Later I would learn of three separate accounts, from three different individuals, alleging that Hiba and Jay had in fact successfully orchestrated a series of complicated robberies prior to the Waltham killings. In two of the alleged robberies they recruited accomplices. In another, a victim was pistol whipped. One of the accounts is supported by police records obtained from the Richmond Police Department via FOIA.
The killers scattered $5,000 cash around the scene of the crime, but they also robbed the victims of an estimated $100,000.
But I knew none of this when Hiba first shared her concerns with me over Skype in 2014. Before the call, Hiba emailed me from her home in Khartoum, Sudan where she said she was volunteering her time on charity boards and working with disabled people and orphans.
I had been trying to reach her for months after hearing concerning accounts from more than a dozen individuals close to the Waltham crime. I detailed some of the substantiated reporting about Hiba in a Boston magazine cover story about the murders. Hiba emailed me immediately after the article went live.
She wanted to clear some things up. She is a victim. She thanked me for my conscientious, objective reporting. But she said she’d loved Brendan, and he’d loved her. He was her angel, and she knew that he was with her at all times. She was devastated by his murder, and after he was killed, she lived in fear—she could have been there.

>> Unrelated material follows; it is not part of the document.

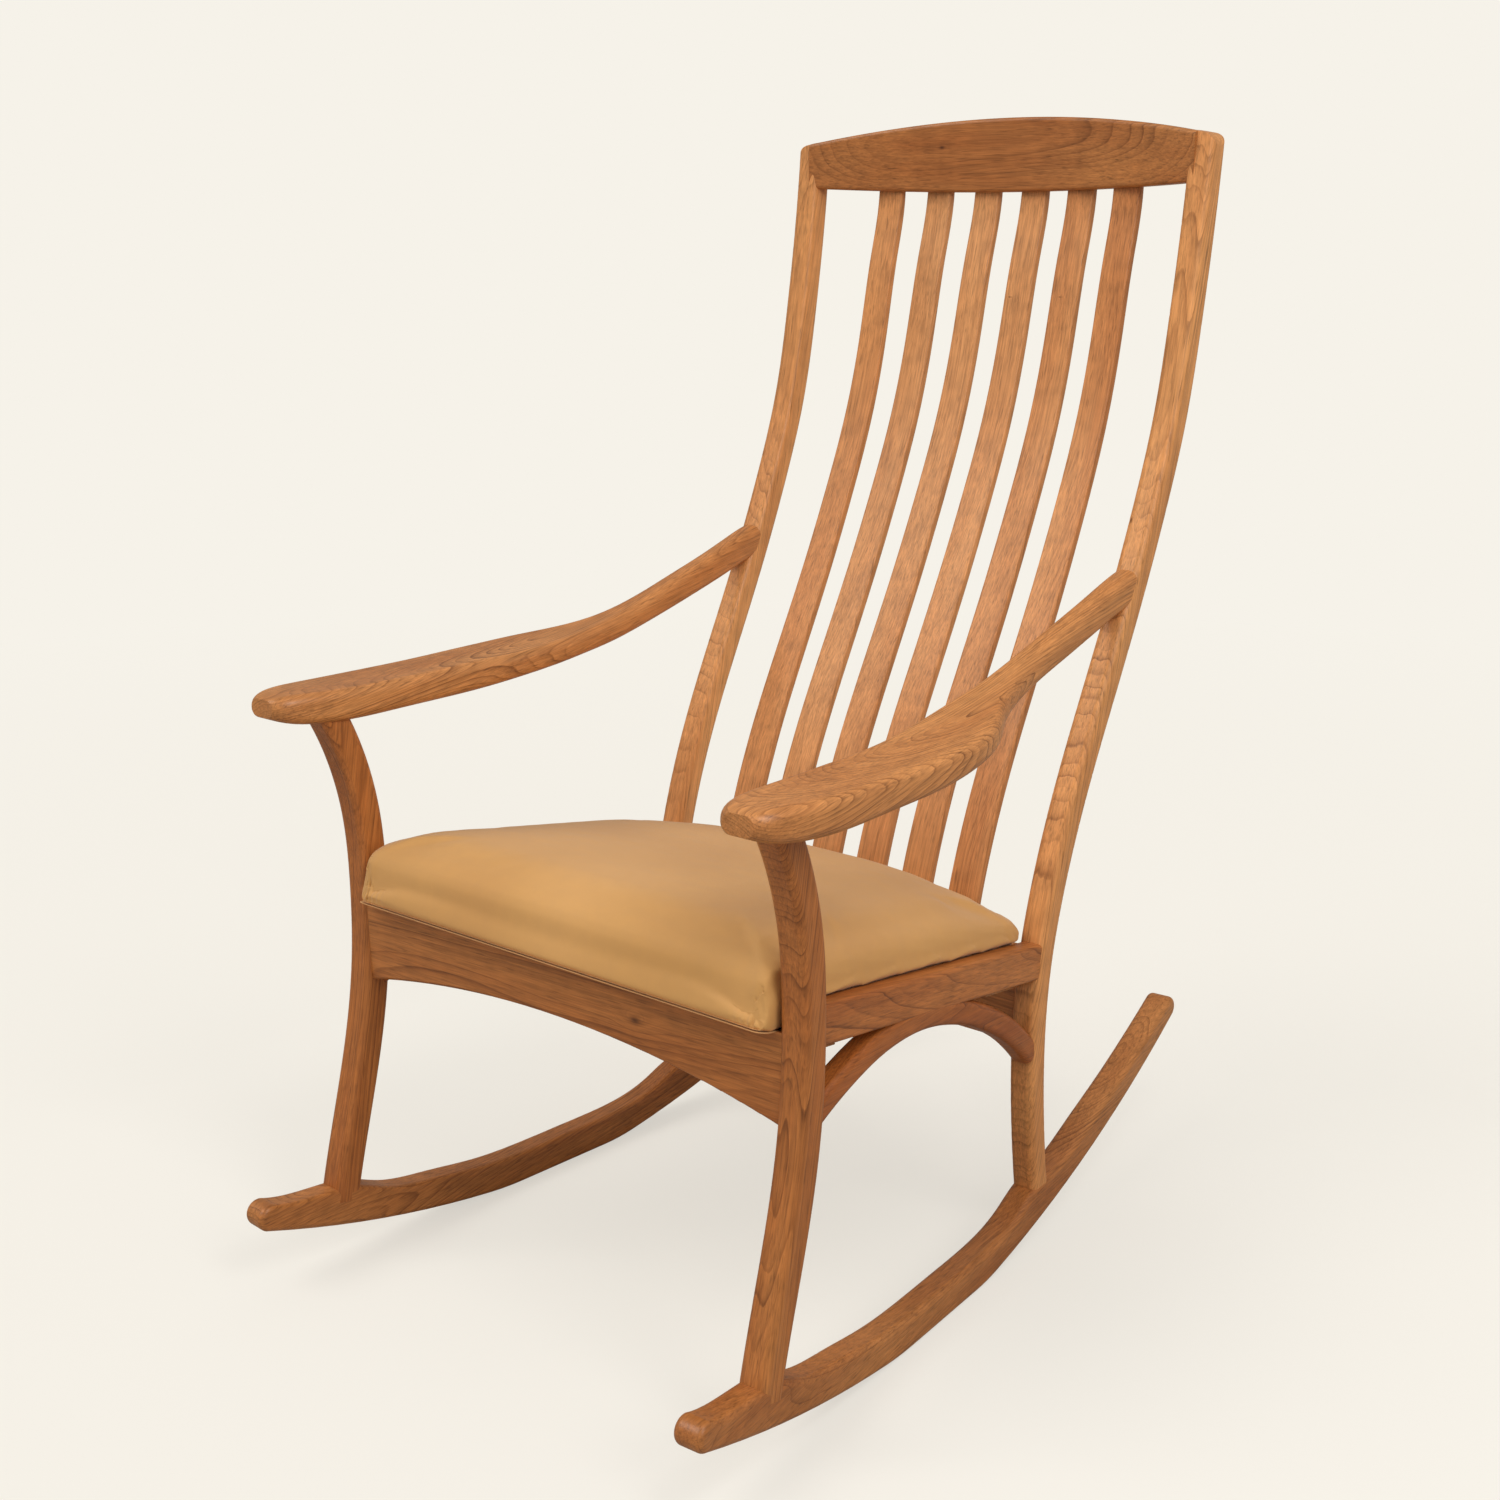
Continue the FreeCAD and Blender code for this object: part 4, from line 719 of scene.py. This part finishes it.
hem = joined("seat_cover_hem", "seat_cover")
heights = to_seat(corners_of(hem.data))[:, 2]
work = bmesh.new()
work.from_mesh(hem.data)
above = [v for v in work.verts if heights[v.index] > HEM_TOP_Z]
bmesh.ops.delete(work, geom=above, context="VERTS")
work.to_mesh(hem.data)
work.free()
print("hem:", len(hem.data.polygons), "faces")


# %% [markdown]
# ## Fabric
#
# The cover is a smooth, closely woven cloth. Its threads are too fine to see from a distance, but they blur
# the highlight, and soft clouds of tone keep the wide top from looking painted.

# %% The seat fabric
THREAD = 0.0009                     # from one thread to the next


def fabric(name):
    """Closely woven cloth: two sets of threads, soft clouds of tone, and a nap that catches light at the rim.

    The weave is the sine across the warp times the sine along it. Along the seat, y less z runs on evenly
    from the top down the front.
    """
    g = Graph(name)
    axes = g.node("ShaderNodeSeparateXYZ", {"Vector": g.place})
    warp = g.math("SINE", g.math("MULTIPLY", axes.outputs["X"], 2 * math.pi / THREAD))
    slope = g.math("SUBTRACT", axes.outputs["Y"], axes.outputs["Z"])
    weft = g.math("SINE", g.math("MULTIPLY", slope, 2 * math.pi / THREAD))
    weave = g.math("MULTIPLY", warp, weft)
    cloud = g.noise(g.place, (5, 5, 5), 3.0, 1.0)
    mottle = g.noise(g.place, (60, 60, 60), 8.0, 4.0, 0.6)
    tone = g.ramp(cloud, [(0.3, paint(203, 150, 86)), (0.5, paint(210, 157, 91)), (0.7, paint(216, 163, 97))])
    tone = g.blend(1.0, tone, g.ramp(mottle, [(0.3, 0.955), (0.7, 1.0)]), "MULTIPLY")
    threads = g.ramp(g.spread(weave, -1.0, 1.0, 0.0, 1.0), [(0.0, 0.965), (1.0, 1.0)])
    tone = g.blend(1.0, tone, threads, "MULTIPLY")
    relief = g.math("MULTIPLY_ADD", weave, 0.35, g.math("MULTIPLY", mottle, 1.2))
    bump = g.node("ShaderNodeBump", {"Height": relief, "Strength": 0.25, "Distance": 0.0003})
    shader = g.node("ShaderNodeBsdfPrincipled", {
        "Base Color": tone, "Roughness": g.spread(mottle, 0.3, 0.7, 0.62, 0.74),
        "Normal": bump.outputs["Normal"], "Sheen Weight": 0.22, "Sheen Roughness": 0.45,
        "Specular IOR Level": 0.35})
    return g.finish(shader.outputs["BSDF"])


cloth_finish = fabric("seat_fabric_cloth")
for piece in (cushion, hem):
    piece.data.materials.clear()
    piece.data.materials.append(cloth_finish)
    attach(piece, "root")
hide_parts("seat_foam", "seat_cover")

# %% [markdown]
# ## Camera
#
# The camera stands to the chair's left front, at about chest height, and looks slightly down. The direction
# it looks in is a compass turn to the left of straight back, tipped down.

# %% The camera
CAMERA_PLACE = (1.19075, -1.46220, 1.00806)
AZIMUTH, DOWN = math.radians(39.726), math.radians(14.874)
SENSOR_MM, LENS_MM = 36.0, 46.8
VIEW_END = 200.0


def put_in_room(thing, place, turn):
    """Puts a camera or a lamp in the scene, with its place in metres and its turn as a quaternion."""
    thing.location = place
    thing.rotation_mode = "QUATERNION"
    thing.rotation_quaternion = turn
    bpy.context.scene.collection.objects.link(thing)


look = Vector((-math.sin(AZIMUTH) * math.cos(DOWN), math.cos(AZIMUTH) * math.cos(DOWN), -math.sin(DOWN)))
camera = bpy.data.objects.new("camera", bpy.data.cameras.new("camera"))
put_in_room(camera, CAMERA_PLACE, look.to_track_quat("-Z", "Y"))
camera.data.sensor_width = SENSOR_MM
camera.data.lens = LENS_MM
camera.data.clip_end = VIEW_END
bpy.context.scene.camera = camera

# %% [markdown]
# ## Floor
#
# The floor and the far background share one pale colour. The camera sees the floor partly as a plain glow,
# so that the chair's shadow stays faint, and further off it fades into the background altogether. To the
# chair itself the floor is darker, so that its undersides stay deep and its polish isn't veiled by a white
# floor.

# %% The floor
BACKGROUND = paint(246, 242, 233)
PLAIN_FLOOR = paint(176, 168, 156)
FLOOR_REACH = 40.0
FADE_START, FADE_END = 0.9, 3.5     # metres from the chair's middle
NEAR_GLOW = 0.64


def floor_finish(name):
    """To the camera a pale floor that glows more with distance. To every other ray a darker, plain one."""
    g = Graph(name)
    pale = g.node("ShaderNodeBsdfDiffuse", {"Color": BACKGROUND})
    plain = g.node("ShaderNodeBsdfDiffuse", {"Color": PLAIN_FLOOR})
    glow = g.node("ShaderNodeEmission", {"Color": BACKGROUND, "Strength": 1.0})
    share = g.spread(g.vector("LENGTH", g.place), FADE_START, FADE_END, NEAR_GLOW, 1.0)
    bright = g.node("ShaderNodeMixShader", {0: share, 1: pale.outputs[0], 2: glow.outputs[0]})
    seen = g.node("ShaderNodeLightPath").outputs["Is Camera Ray"]
    mixed = g.node("ShaderNodeMixShader", {0: seen, 1: plain.outputs[0], 2: bright.outputs[0]})
    return g.finish(mixed.outputs[0])


floor = bpy.data.objects.new("floor", bpy.data.meshes.new("floor"))
corners = [(x * FLOOR_REACH, y * FLOOR_REACH, 0) for x, y in ((-1, -1), (1, -1), (1, 1), (-1, 1))]
floor.data.from_pydata(corners, [], [(0, 1, 2, 3)])
floor.data.materials.append(floor_finish("pale_floor"))
bpy.context.scene.collection.objects.link(floor)

# %% [markdown]
# ## Light
#
# The light is an even sky, two very wide suns, one on either side of the camera, and a square lamp near the
# top of the back. The sky is dimmer in reflections, so the polish keeps the wood's own colour.

# %% The sky and the lamps
SKY_TINT = (1.0, 0.985, 0.96, 1.0)
SUN_TINT = (1.0, 0.98, 0.95)
SKY_STRENGTH = 0.52
REFLECTED_LOSS = 0.30

world = bpy.data.worlds.new("studio")
bpy.context.scene.world = world
world.use_nodes = True
tree = world.node_tree
tree.nodes.clear()
rays = tree.nodes.new("ShaderNodeLightPath")
backdrop = tree.nodes.new("ShaderNodeBackground")
backdrop.inputs["Color"].default_value = BACKGROUND
sky = tree.nodes.new("ShaderNodeBackground")
sky.inputs["Color"].default_value = SKY_TINT
dimmer = tree.nodes.new("ShaderNodeMath")
dimmer.operation = "MULTIPLY_ADD"
dimmer.inputs[1].default_value = -REFLECTED_LOSS
dimmer.inputs[2].default_value = SKY_STRENGTH
tree.links.new(rays.outputs["Is Glossy Ray"], dimmer.inputs[0])
tree.links.new(dimmer.outputs[0], sky.inputs["Strength"])
choice = tree.nodes.new("ShaderNodeMixShader")
tree.links.new(rays.outputs["Is Camera Ray"], choice.inputs[0])
tree.links.new(sky.outputs[0], choice.inputs[1])
tree.links.new(backdrop.outputs[0], choice.inputs[2])
tree.links.new(choice.outputs[0], tree.nodes.new("ShaderNodeOutputWorld").inputs["Surface"])


def sun(name, toward, strength, width):
    """A lamp infinitely far away in a direction, as wide in the sky as the angle says, in degrees."""
    lamp = bpy.data.lights.new(name, "SUN")
    lamp.energy = strength
    lamp.angle = math.radians(width)
    lamp.color = SUN_TINT
    put_in_room(bpy.data.objects.new(name, lamp), (0, 0, 0), Vector(toward).to_track_quat("Z", "Y"))


def softbox(name, place, target, power, width):
    """A square lamp in the room that faces a point. What is near it gets more light."""
    lamp = bpy.data.lights.new(name, "AREA")
    lamp.energy = power
    lamp.size = width
    thing = bpy.data.objects.new(name, lamp)
    thing.visible_camera = False
    put_in_room(thing, place, (Vector(place) - Vector(target)).to_track_quat("Z", "Y"))


sun("key", toward=(-0.50, -0.70, 1.05), strength=1.15, width=34)
sun("side", toward=(1.0, -0.20, 0.80), strength=0.60, width=24)
softbox("softbox", place=(1.05, -0.50, 1.75), target=(0.05, 0.15, 0.80), power=7.0, width=0.6)
bpy.context.scene.view_settings.view_transform = "Standard"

Regarding the questions about her trip to Miami and her unexpected return, she said that Brendan had known she was coming home. In fact, she tried to get back earlier and would have been there the night of the killings had she been able to obtain a ticket.
She appreciated my diligence. “Without knowing you, I admire you,” she wrote. But she wanted me to leave her out of my reporting. The other journalists didn’t care about the truth like I did, and accounts about her were based on “NO FACTS and NO EVIDENCE.” My reporting was “more dignified than that,” and she cautioned me not to stoop so low as to include her in any future stories.
Courtesy of the Weissman Family
She asked me to look at the situation on the flip side: What if she is innocent?